Microsoft’s last EU merger notification dates back to 2010 when it acquired Yahoo! Search business.  The deal was cleared in Phase I without conditions.  It was viewed by the European Commission as pro-competitive given that it improved Microsoft’s chances to compete in the internet search and search advertising space and therefore to offer an alternative force to Google. 
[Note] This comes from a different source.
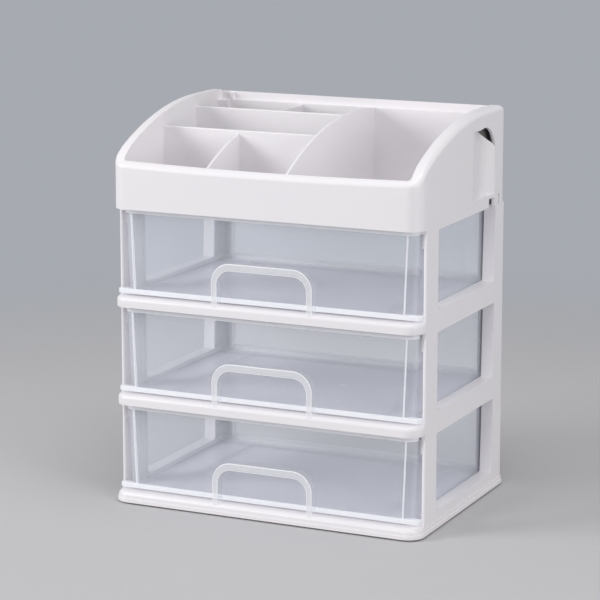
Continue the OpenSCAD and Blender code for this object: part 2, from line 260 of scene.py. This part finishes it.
def paint(piece, slot, test):
    """Gives the faces whose middle and normal pass another of the piece's materials."""
    for face in piece.data.polygons:
        if test(face.center, face.normal):
            face.material_index = slot


def smooth(piece, degrees=35):
    bpy.ops.object.select_all(action="DESELECT")
    piece.select_set(True)
    bpy.context.view_layer.objects.active = piece
    bpy.ops.object.shade_smooth_by_angle(angle=math.radians(degrees))
    apply(piece, "WEIGHTED_NORMAL", keep_sharp=True, weight=80)


def copy_up(piece, name, rise):
    """A copy with its own mesh, lifted within that mesh."""
    twin = piece.copy()
    twin.data = piece.data.copy()
    twin.name = name
    bpy.context.scene.collection.objects.link(twin)
    bpy.ops.object.select_all(action="DESELECT")
    twin.select_set(True)
    bpy.context.view_layer.objects.active = twin
    twin.location.z = rise
    bpy.ops.object.transform_apply(location=True, rotation=False, scale=False)
    return twin


def goes_round(edge, axis, place):
    """Whether an edge goes round the flat face that lies at this place and faces down the axis."""
    on_face = all(near(getattr(end.co, axis), place) for end in edge.verts)
    return on_face and not all(getattr(face.normal, axis) < -0.9 for face in edge.link_faces)


def stands_at(edge, y):
    """Whether an edge stands upright at this depth."""
    first, last = (end.co for end in edge.verts)
    return near(first.y, y) and near(last.y, y) and not near(first.z, last.z)


def seen(finish, amount):
    """An opacity that lets most of the light through, as clear plastic does, without a dark shadow."""
    is_shadow_ray = finish.node("ShaderNodeLightPath", {}, {})[1]
    return amount * (1 - is_shadow_ray * 0.8)


drawer_low, drawer_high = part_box("drawer_lower")
runner_drop = 0.0007
wall = 0.002
strip_height = 0.003
strip_proud = 0.0006
wide = 0.1337
wide_foot = 0.1309
narrow = 0.1275
splay = 0.001
front = -0.088
shoulder = -0.061
rear = drawer_high.y - strip_proud
underside = drawer_low.z + runner_drop
strip_low = drawer_high.z - strip_height
front_round = 0.0095
shoulder_round = 0.0025
rear_round = 0.006
floor_round = 0.0015
drawer_easing = 0.0004
corner_highlight = wide - front_round
corner_highlight_width = 0.0011

drawer = box("drawer_lower_shell", (-narrow, shoulder + splay, underside), (narrow, rear, strip_low))
pick(drawer, "FACE", lambda face: face.normal.y < -0.9)
bpy.ops.mesh.extrude_region_move(TRANSFORM_OT_translate={"value": (0, -splay, 0)})
bpy.ops.transform.resize(value=(wide / narrow, 1, 1), center_override=(0, 0, 0))
bpy.ops.mesh.extrude_region_move(TRANSFORM_OT_translate={"value": (0, front - shoulder, 0)})
pick(drawer, "FACE", lambda face: face.normal.z > 0.9)
bpy.ops.mesh.delete(type="FACE")
pick(drawer, "VERT", lambda corner: near(corner.co.z, underside) and corner.co.y < shoulder + splay / 2)
bpy.ops.transform.resize(value=(wide_foot / wide, 1, 1), center_override=(0, 0, 0))
bpy.ops.object.mode_set(mode="OBJECT")
round_edges(drawer, lambda edge: stands_at(edge, front), front_round, 12)
round_edges(drawer, lambda edge: stands_at(edge, shoulder), shoulder_round, 5)
round_edges(drawer, lambda edge: stands_at(edge, rear), rear_round, 8)
round_edges(drawer, lambda edge: goes_round(edge, "z", underside), floor_round, 4)
pick(drawer, "EDGE", lambda edge: edge.is_boundary)
bpy.ops.mesh.extrude_region_move()
bpy.ops.transform.resize(value=(1 + strip_proud / wide, 1 + strip_proud / -front, 1),
                         center_override=(0, 0, 0))
bpy.ops.mesh.extrude_region_move(TRANSFORM_OT_translate={"value": (0, 0, strip_height)})
bpy.ops.object.mode_set(mode="OBJECT")
apply(drawer, "SOLIDIFY", thickness=wall, offset=-1, use_quality_normals=True)

clear = Finish("drawer_clear", IOR=1.5, Base_Color=(0.87, 0.91, 1, 1))
grazing = clear.node("ShaderNodeLayerWeight", {}, {"Blend": 0.25})[1]
clear.set("Alpha", seen(clear, grazing * 0.3 + (clear.noise(12) * 0.04 + 0.11)))
clear.set("Roughness", clear.noise(90) * 0.06 + 0.04)
clear.set("Normal", clear.bump(clear.noise(40), 0.08, 0.0004))
# Painted highlight: a near-opaque pale white that stands in for the light caught by the edges of the clear
# plastic.
edge_highlight = Finish("drawer_edge_highlight", IOR=1.5, Base_Color=(0.90, 0.91, 0.95, 1))
edge_highlight.set("Alpha", seen(edge_highlight, edge_highlight.noise(120) * 0.15 + 0.8))
edge_highlight.set("Roughness", edge_highlight.noise(200) * 0.1 + 0.12)
milky = Finish("drawer_floor", IOR=1.5, Base_Color=(0.88, 0.89, 0.97, 1))
milky.set("Alpha", seen(milky, milky.noise(14) * 0.08 + 0.5))
milky.set("Roughness", milky.noise(90) * 0.1 + 0.2)
for finish in (clear, edge_highlight, milky):
    drawer.data.materials.append(finish.material)
highlight_slot, milky_slot = 1, 2
apply(drawer, "BEVEL", width=drawer_easing, segments=2, limit_method="ANGLE",
      angle_limit=math.radians(50), material=highlight_slot)
# The top strip and two upright lines at the front corners get the painted highlight too.
paint(drawer, highlight_slot, lambda middle, normal: middle.z > strip_low)
paint(drawer, highlight_slot, lambda middle, normal: middle.y < front + wall and abs(normal.z) < 0.5
      and 0 < abs(middle.x) - corner_highlight < corner_highlight_width)
paint(drawer, milky_slot, lambda middle, normal: middle.z < underside + wall + drawer_easing / 2
      and abs(normal.z) > 0.5)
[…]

The European Commission will decide by 22 November 2016 whether or not to approve the acquisition.  Three options are available: (1) clearance without conditions; (2) clearance with conditions; (3) opening of a Phase II extensive investigation.   The transaction has already been cleared by the competition authorities in the US, Canada and Brazil.  As explained above and whilst the transaction does not appear on the face of it to raise any substantial EU competition concerns, the European Commission has shown recently a keen interest in big data and the competition concerns which can arise from the acquisition of companies with large datasets in digital markets.  The scale and value of the data, the ability to foreclose data access to rivals as well as eventual efficiency/innovation benefits arising from the acquisition are all aspects which the European Commission may wish to consider in more detail.  As a result we cannot discard that the European Commission would decide to open a Phase II investigation.

[1]  Another big data merger has been announced recently , namely Verizon/Yahoo!, but no notification has been made to the European Commission at the time of writing.  The delay is presumably due to the recent reports of Yahoo accounts having being hacked in 2014, information unknown to Verizon at the time the deal was agreed.